## Task to carry out
Extract, unchanged, every line from the top of the material below through the line with "split collar on", and no more.

## Material
*-*-*
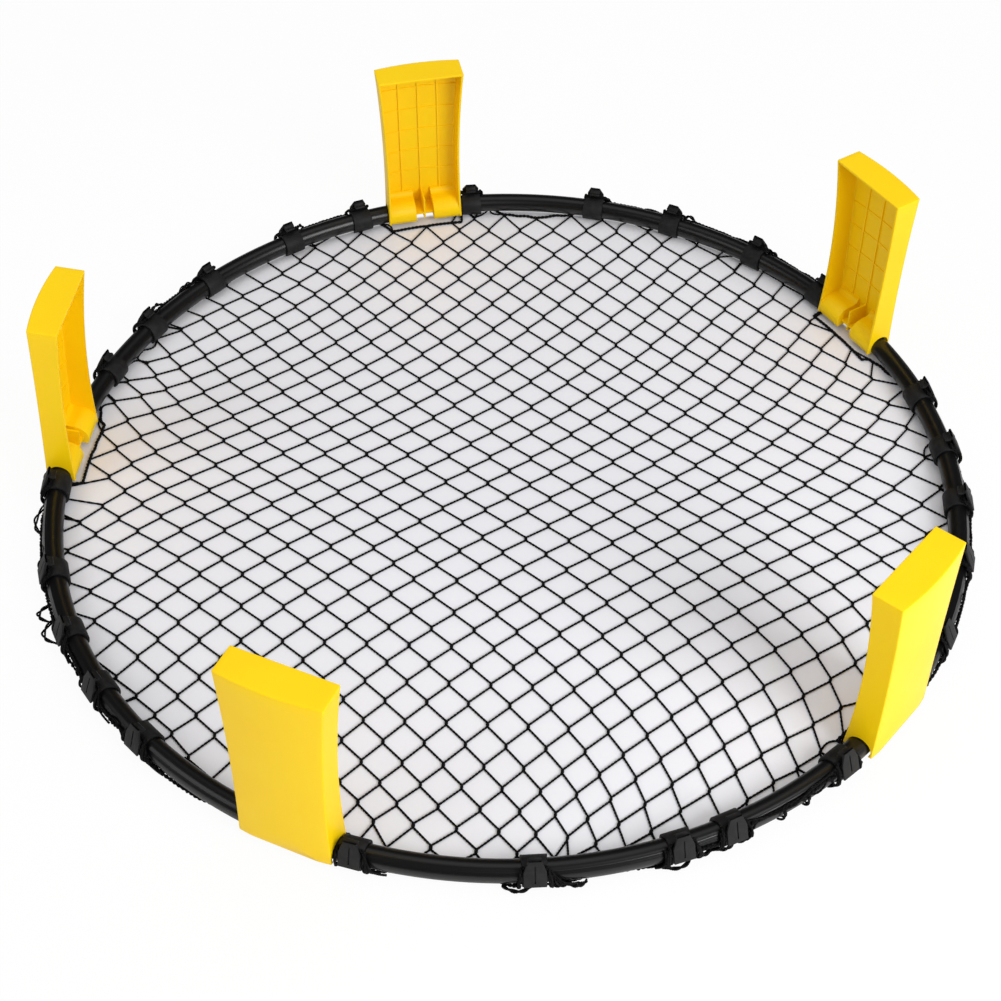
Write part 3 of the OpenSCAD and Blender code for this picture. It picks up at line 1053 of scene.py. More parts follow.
@dataclass
class Hook:
    """A split collar on the tube with a tongue that curls over and holds the net's edge."""

    width: float = 20 * MM
    flare: float = 3 * MM
    inner_r: float = 10.25 * MM
    collar_t: float = 2.75 * MM
    mouth: Tuple[float, float] = (-150.0, -80.0)
    tongue_w: float = 19 * MM
    curl_w: float = 11 * MM
    tongue_t: float = 2.1 * MM
    tongue_in: float = 13.2 * MM
    foot: float = -5 * MM
    shoulder: float = 10.5 * MM
    top: float = 22 * MM
    curl_r: float = 5.3 * MM
    curl_turn: float = 140.0
    curl_steps: int = 14
    groove_w: float = 1.2 * MM
    groove_d: float = 1.1 * MM
    groove_foot: float = -1 * MM
    groove_h: float = 18 * MM
    root_in: float = 7.15 * MM
    root_foot: float = -4 * MM
    root_h: float = 15.5 * MM
    saddle_r: float = 7.2 * MM
    saddle: Tuple[float, float] = (9.6 * MM, 16.9 * MM)
    soft: float = 0.45 * MM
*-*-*
## Final answer
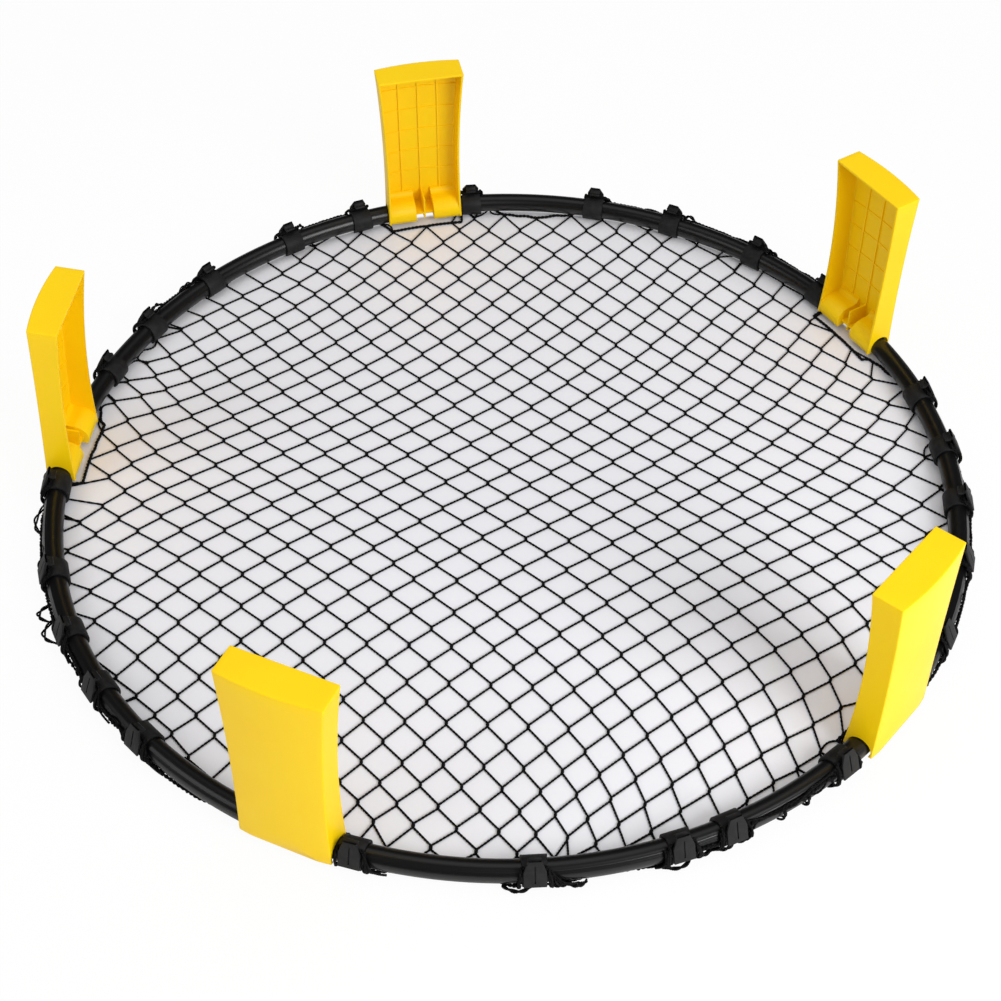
Write part 3 of the OpenSCAD and Blender code for this picture. It picks up at line 1053 of scene.py. More parts follow.
@dataclass
class Hook:
    """A split collar on the tube with a tongue that curls over and holds the net's edge."""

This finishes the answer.